Actors and pop culture heroes offer things for auction via the new “eBay Celebrity” platform, and whatever the highest bidder pays goes straight to a designated charity. One of the early adapters was Brad Pitt’s Make it Right Foundation, which builds houses for people left homeless by the New Orleans disasters.
Jeff Bridges, “The Dude” from The Big Lebowski (shown on this page), is an actor who inspires instinctive trust. A couple of months ago, he made news by manning a donation point outside a supermarket in Santa Barbara, CA. Reportedly, the effort filled up two vans with food and hygiene products for people experiencing homelessness. But that’s not all. Bridges then made a tour of salons asking for, and getting, donations from women who were having their nails done.
Even the First Lady has gotten into the picture. Michelle Obama’s gardening book, American Grown, includes a section on donating garden bounty to those in need. The White House has donated about a third of the crops from Mrs. Obama’s garden to Miriam’s Kitchen, a Washington, D.C., social services agency that provides meals for the homeless.
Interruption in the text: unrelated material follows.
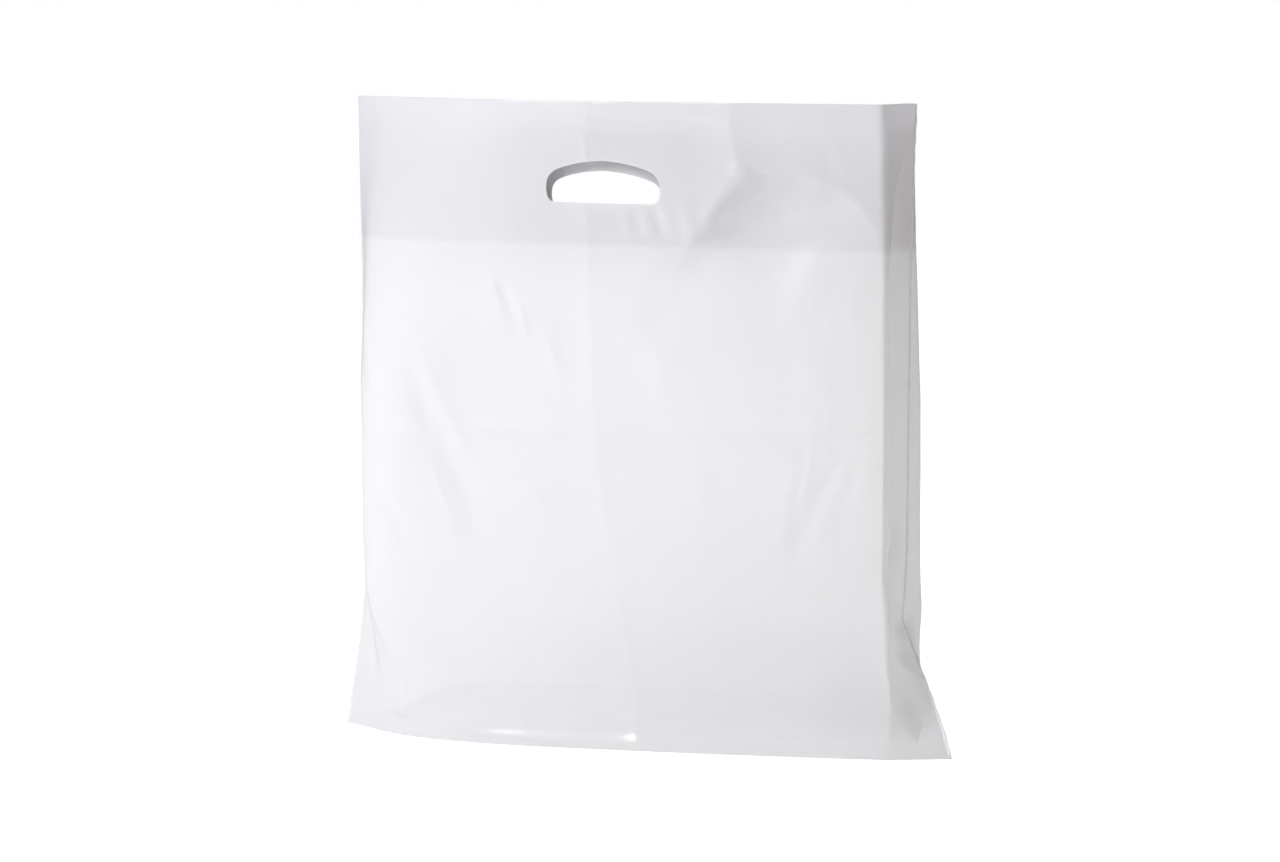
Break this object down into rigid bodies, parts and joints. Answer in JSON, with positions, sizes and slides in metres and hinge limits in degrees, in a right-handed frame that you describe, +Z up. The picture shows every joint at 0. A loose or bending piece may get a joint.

Source: “Danielle Steel’s secret forays to aid homeless,” SFGate, 11/19/12
Source: “Celebrity Charity News, Events, Organizations & Causes,” LookToTheStars.org
Source: “Homelessness Is Not a Popular Cause,” The Huffington Post, 07/31/12
Source: “Bon Jovi sparks project to help homeless veterans,” Examiner.com, 06/06/12
Source: “Introducing eBay Celebrity,” eBay Stories, 11/12/11
Source: “Jeff Bridges: Kind to The Homeless,” Showbiz Spy, 09/27/12
Image by vidmon (Joe Polletta).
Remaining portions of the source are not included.